Ci sono luoghi dove ci si sente a casa. Luoghi dove si cresce, si litiga, ci si confronta, si evolve e si impara. Luoghi dove si percorre insieme tratti di strada, formativi e indelebili, che entrano a far parte del tessuto del nostro percorso personale e finiscono per modificarne il tracciato. Aut per moltə di noi è stato esattamente questo.
Per chi non lo conosce, Aut è stata una rivista, nata nel 1994 all’interno del Circolo Mario Mieli, per una specifica necessità: raccontare una comunità, raccontarsi, conoscere, conoscersi, confrontarsi, sostenersi, aiutarsi, rafforzarsi e crescere. Negli anni si è evoluta, ampliando la sua visione. Non più solo fare comunità, una comunità ormai decodificata, ma raccontarla al mondo intero. Con un passaggio cruciale: da un’elaborazione interna a quella esterna. Fortificati dentro, si era prontə a uscire fuori e a prendersi il proprio posto nel mondo. E per 17 anni Aut è stato un punto di riferimento per diverse generazioni. Quando poi l’esterno è diventato social, quel posto è diventato globale, senza confini e ci ha dato la percezione, spesso anche l’illusione, di essere tuttə unitə, parte di uno stesso luogo, con zero gradi di separazione. E senza dubbio in parte è stato così.
Ma quantə di noi oggi hanno la percezione che nell’universo digitale manchi quel senso di condivisione che solo il tatto, lo sguardo, l’incontro (anche lo scontro), la ricerca, la riflessione, l’approfondimento possano dare? Quanto la velocità dei tanti contenuti digitali a nostra disposizione ogni minuto spesso ci allontana da riflessioni più elaborate, affidabili, date da tempi più dilatati? Le informazioni, così come le idee, hanno spesso bisogno di tempo. Sono due visioni così inconciliabili, quella di un tempo per teorizzare, fare ricerca, approfondire e quella di divulgare informazioni, alimentare un pensiero critico, teorizzare una nuova comunità politica? Dove finisce la divulgazione e dove inizia l’attivismo? Quando un contenuto è AUTorevole e quando impermanente collutorio per la mente? Dove convergono tutte le nuove istanze di una comunità in continua evoluzione e transizione e dove si incontrano le esigenze di diverse generazioni? C’è un punto di intersezione?

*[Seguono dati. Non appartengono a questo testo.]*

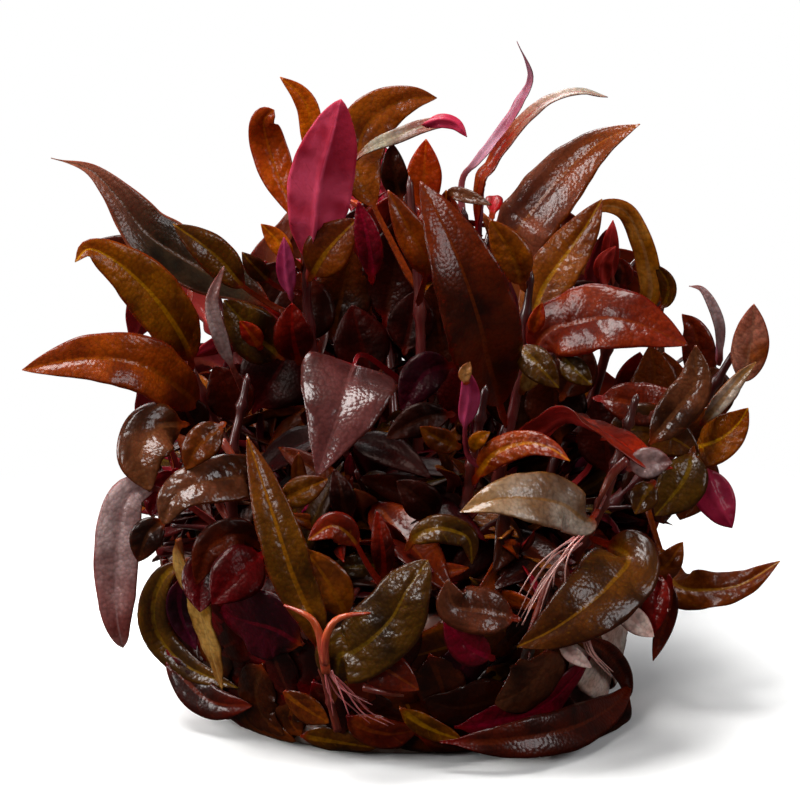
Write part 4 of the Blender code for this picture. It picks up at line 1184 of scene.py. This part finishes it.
def skirt():
    """Leaves pressed on the plug's side all round, and leaves that hang over its rim."""
    rng = random.Random(5)
    for index in range(SKIRT_LEAVES):
        hangs = index % 3 == 0
        angle = index * GOLDEN_DEGREES
        start = rng.uniform(19, 25) if hangs else rng.uniform(5, 19.5)
        drop = rng.uniform(6, 15) if hangs else rng.uniform(2, 12)
        sweep = rng.uniform(-30, 30)
        lift = rng.uniform(1.2, 2.6) if hangs else rng.uniform(0.3, 0.75)
        width = rng.uniform(4.2, 7.5)
        points = [round_plug(angle + sweep * t, max(1.5, start - drop * t), lift) for t in (0, 0.33, 0.67, 1)]
        spine = smooth(points, BUD_GRID[1])
        tone = rng.choice(STEM_TONES)
        pixels, away = pictured(spine)
        bare = (np.hypot(*(pixels - BARE_GEL).T) < BARE_RADIUS + width / 3 / MM_PER_PIXEL).any()
        if away.min() < 0 and bare:
            continue
        if not hangs or fits(spine, width * 0.6, 0.1):
            SMALL[tone].append(pressed_blade(points, width, lift, 400 + index, BUD_GRID)[1])


def forks():
    """The coral stalks low on the front, where two leaves part, and the bare stalks near the rim."""
    thinning = 1 - 0.75 * np.linspace(0, 1, TWIG_GRID[1] + 1) ** 2
    for radius, tint, route in STALKS:
        TWIGS.append(tube([seen(*point) for point in route], radius * thinning, TWIG_GRID, tint=tint))


def roots():
    """Thin roots that run over the plug and down its side."""
    rng = random.Random(3)
    for index in range(LOOSE_ROOTS):
        turn = rng.uniform(0, 360)
        height = rng.uniform(9, 18.6)
        route = []
        for step in range(5):
            route.append(round_plug(turn + rng.uniform(-2, 2) + step * rng.uniform(-3, 3),
                                    max(1.5, height - step * rng.uniform(1.0, 2.6)), rng.uniform(0.05, 0.5)))
        ROOTS.append(tube(route, (0.17, 0.08), ROOT_GRID, index))
    for count, fan, tint, middle in ROOT_BUNDLES:
        for index in range(count):
            away = np.array([rng.uniform(-1, 1) for _ in range(3)]) * fan
            route = [seen(*point) + away * (0.15 + share) + [rng.uniform(-0.3, 0.3) for _ in range(3)]
                     for point, share in zip(middle, np.linspace(0, 0.8, len(middle)))]
            ROOTS.append(tube(route, (0.14, 0.06), ROOT_GRID, index, tint))


def gel():
    """The plug, with the dents and swells that the cup and the roots left in it."""
    mesh = bmesh.new()
    profile = [(0.0, 0.0)]
    profile += [(plug_radius(z), z) for z in PLUG_EDGE_HEIGHT * (1 - np.cos(np.linspace(0, math.pi / 2, 7)))]
    profile += [(plug_radius(z), z) for z in np.linspace(4, PLUG_HEIGHT - RIM_ROUND, 14)]
    profile += [(PLUG_TOP_RADIUS - RIM_ROUND + RIM_ROUND * math.cos(a) - 0.15,
                 PLUG_HEIGHT - RIM_ROUND + RIM_ROUND * math.sin(a)) for a in np.linspace(0.2, math.pi / 2, 6)]
    profile += [(radius, PLUG_HEIGHT) for radius in (25.0, 21.0, 16.0, 11.0, 6.0, 0.0)]
    corners = [mesh.verts.new((radius * MM, 0, height * MM)) for radius, height in profile]
    edges = [mesh.edges.new(pair) for pair in zip(corners, corners[1:])]
    bmesh.ops.spin(mesh, geom=corners + edges, cent=(0, 0, 0), axis=UP, angle=math.tau, steps=120, use_merge=True)
    bmesh.ops.remove_doubles(mesh, verts=mesh.verts, dist=0.001 * MM)
    bmesh.ops.recalc_face_normals(mesh, faces=mesh.faces)
    for corner in mesh.verts:
        place_at = corner.co / MM
        outward = Vector((place_at.x, place_at.y, 0))
        if place_at.z < DENT_FROM or outward.length <= 1:
            continue
        turn = math.atan2(place_at.y, place_at.x)
        dent = math.sin(turn * 5 + 1) * 0.25 + math.sin(turn * 11 + place_at.z * 0.5) * 0.18
        dent += math.sin(turn * 23 + place_at.z * 1.3 + 2) * 0.1
        corner.co -= outward.normalized() * max(0.0, 0.35 + dent) * MM
    for face in mesh.faces:
        face.smooth = True
    piece("gel", [finished(mesh, "gel")], [gel_material()], "culture_gel", "gel_plug")


def joined_pieces():
    """The small leaves by tone, the short shoots and the roots, in place of the undergrowth."""
    for tone, meshes in SMALL.items():
        if meshes:
            leaf_piece(f"small_leaves_{tone}", meshes, tone, "undergrowth")
    piece("short_shoots", TWIGS, [stem_material()], "stem", "undergrowth")
    piece("roots", ROOTS, [root_material()], "stem")


def softbox(name, location, size, power, colour):
    """A square soft light aimed at the clump's middle."""
    light = bpy.data.lights.new(name, "AREA")
    light.shape = "SQUARE"
    light.size = size
    light.energy = power
    light.color = colour
    item = bpy.data.objects.new(name, light)
    item.location = location
    item.rotation_euler = (Vector(LIT_POINT) - item.location).to_track_quat("-Z", "Y").to_euler()
    bpy.context.scene.collection.objects.link(item)


def studio():
    """A plain pale floor, soft lights and the photograph's camera."""
    scene = bpy.context.scene
    mesh = bmesh.new()
    bmesh.ops.create_circle(mesh, cap_ends=True, segments=96, radius=2.5)
    floor = bpy.data.objects.new("floor", finished(mesh, "floor"))
    floor.location.z = -0.0001
    scene.collection.objects.link(floor)
    floor.data.materials.append(paper_material())

    scene.world = bpy.data.worlds.new("studio")
    scene.world.use_nodes = True
    tree = scene.world.node_tree
    direct = add(tree, "LightPath", out="Is Camera Ray")
    give(tree.nodes["Background"], {
        "Color": linear("FFFFFF"),
        "Strength": add(tree, "MapRange", [direct, 0.0, 1.0, 0.045, 1.0], **SMOOTHLY),
    })
    for light in LIGHTS:
        softbox(*light)

    camera = bpy.data.objects.new("camera", bpy.data.cameras.new("camera"))
    camera.data.sensor_width = SENSOR
    camera.data.lens = SENSOR * VIEW_DISTANCE / (PICTURE_SIDE * MM_PER_PIXEL)
    camera.data.clip_start = 0.01
    axes = Matrix(np.column_stack((RIGHT, UPWARD, -AWAY))).to_4x4()
    camera.matrix_world = Matrix.Translation(Vector(VIEW_CENTRE - AWAY * VIEW_DISTANCE) * MM) @ axes
    scene.collection.objects.link(camera)
    scene.camera = camera
    scene.view_settings.view_transform = "Standard"


for seed, entry in enumerate(by_side(LEAVES)):
    large_leaf(seed, *entry)
for seed, entry in enumerate(by_side(PRESSED), 100):
    pressed_leaf(seed, *entry)
for seed, entry in enumerate(SMALLER, 200):
    smaller_leaf(seed, *entry)
for seed, entry in enumerate(SMALLER_PRESSED, 300):
    smaller_pressed_leaf(seed, *entry)
stems()
between_shoots()
mat()
carpet()
skirt()
forks()
roots()
gel()
joined_pieces()
studio()
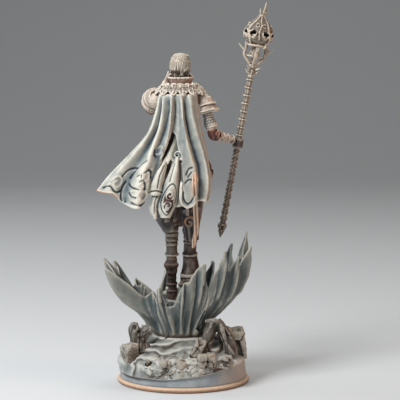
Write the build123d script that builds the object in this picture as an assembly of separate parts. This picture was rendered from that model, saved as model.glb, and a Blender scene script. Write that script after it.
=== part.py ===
from build123d import *
import os
from math import cos, pi, radians, sin

# A caped mage with a tall staff, carried on a jet inside a crown of splash blades, on a round plinth.
# It is a cast display kit: every piece is glued to its neighbour on a flat seat, a peg or a pin.
# Millimetres. Origin at the centre of the plinth's underside, +Z up, +Y the way the mage looks,
# so that +X is the mage's right, where the staff is.

# Plinth
plinth_radius = 25.0  # outside of the rim bead
rim_height = 1.9
rim_set_back = 1.0  # from the bead's outside to the drum's foot
drum_height = 6.9
drum_taper = 0.8  # the drum's top is this much smaller in radius than its foot

# Ground cast that caps the plinth
ground_rise = 9.2  # from the plinth's top to the flat under the splash
ground_lip = 0.6  # how far the ground laps out over the drum
ground_flat_radius = 11.5
glue_gap = 0.06  # between curved or nested glued faces
layer_gap = 0.4  # between the cape's layers, before glue

# Splash crown: its wall flares from root to tips
crown_root_radius = 9.5
crown_wall = 1.3
crown_centre = (-1.5, -0.5)

# Jet under the feet, and the pins
jet_height = 12.6
jet_radius = 4.6
jet_top_radius = 3.9
pin_radius = 0.75
pin_clearance = 0.03
toe_peg_radius = 0.45
toe_peg_length = 1.6

# Figure
cloth_wall = 0.9
plate_wall = 0.6
arm_radius = 1.75
fist_radius = 2.3
fist_height = 3.4
neck_radius = 2.1
hair_thickness = 0.55
peg_radius = 0.8
peg_length = 1.5

# Staff
staff_lean = 11.3  # degrees from upright, towards +X
staff_radius = 0.95
staff_ring_radius = 1.35
staff_ring_pitch = 3.05
staff_ring_count = 8
staff_above_fist = 24.4
staff_below_fist = 26.2
ferrule_length = 8.6
bulb_radius = 6.0
bulb_wall = 0.9

plinth_top = rim_height + drum_height
ground_top = plinth_top + ground_rise
toe_z = ground_top + jet_height  # the plane that both boots stand on
drum_radius = plinth_radius - rim_set_back

pieces = {}


def at(x, y, rise):
    """A point of the figure: rise is measured from the plane under the toes."""
    return Vector(x, y, toe_z + rise)


def flesh(stations):
    """A smooth limb through level ellipses: (centre, half width, half depth)."""
    return loft([Pos(*centre) * Ellipse(wide, deep) for centre, wide, deep in stations])


def limb(stations, start=None, end=None):
    """A smooth limb through ellipses set square to its run: (centre, half width, half depth).

    start and end are the directions that the two end faces look along, where they aren't the run's own.
    """
    centres = [station[0] for station in stations]
    last = len(centres) - 1
    faces = []
    for i, (centre, wide, deep) in enumerate(stations):
        run = centres[min(i + 1, last)] - centres[max(i - 1, 0)]
        if i == 0 and start is not None:
            run = start
        if i == last and end is not None:
            run = end
        faces.append(Plane(centre, z_dir=run) * Ellipse(wide, deep))
    return loft(faces)


def closed_skin(triangles):
    return Solid(Shell([Face(Wire.make_polygon(corners, close=True)) for corners in triangles]))


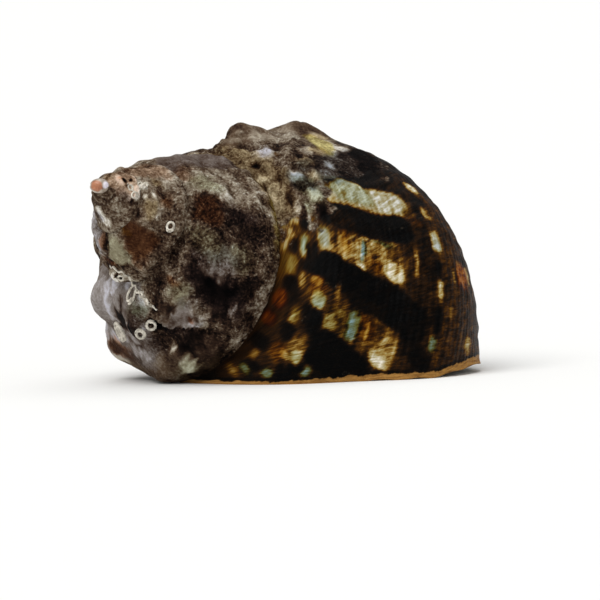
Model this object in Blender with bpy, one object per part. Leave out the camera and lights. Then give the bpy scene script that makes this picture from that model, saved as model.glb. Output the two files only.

E’ adesso il tempo per riprenderci questo spazio che noə tuttə ci siamo guadagnatə e nel tempo costruitə. E’ tempo di colmare un vuoto di cui tuttə sentiamo l’esigenza. E’ tempo di ridare una casa alla nostra voglia di dire, fare, pensare e condividere. E’ tempo di valorizzare la nostra storia, farne tesoro e metterla in connessione con chi animerà le pagine di domani. Perché non è vero che i linguaggi sono incompatibili e le distanze troppo ampie. Niente ci separa se sappiamo come restare uniti.
Questo abbiamo avuto la voglia e l’urgenza di fare: con l’AUTorevolezza e la storia della nostra comunità, vogliamo essere quel luogo, quella casa, in cui ciò che è stato, che siamo e che saremo trovino il proprio spazio, di espressione e narrazione, in un processo di connessione, confronto e contaminazione continui. Che tenga conto di ciò che abbiamo costruito, declinandolo nel presente, con gli strumenti di oggi, dandogli la solidità della nostra storia di cui siamo fortə.
Dopo 12 anni, e nell’anno in cui la nostra associazione compie 40 anni, ripartiamo proprio da qui: da chi siamo statə per comprendere chi siamo e chi decideremo di essere. E’ proprio per questo che oggi siamo di nuovo Aut.
Grazie a chi lo ha reso possibile: Mario Collamarino, Edoardo Rossi e tutto il direttivo del Circolo Mario Mieli. Grazie ai miei visionari compagni di viaggio e a tutti gli splendidi talenti che continuano a dare valore a questo nostro lavoro. E grazie a voi, vecchə e nuovə lettorə: questa casa è per tuttə noi.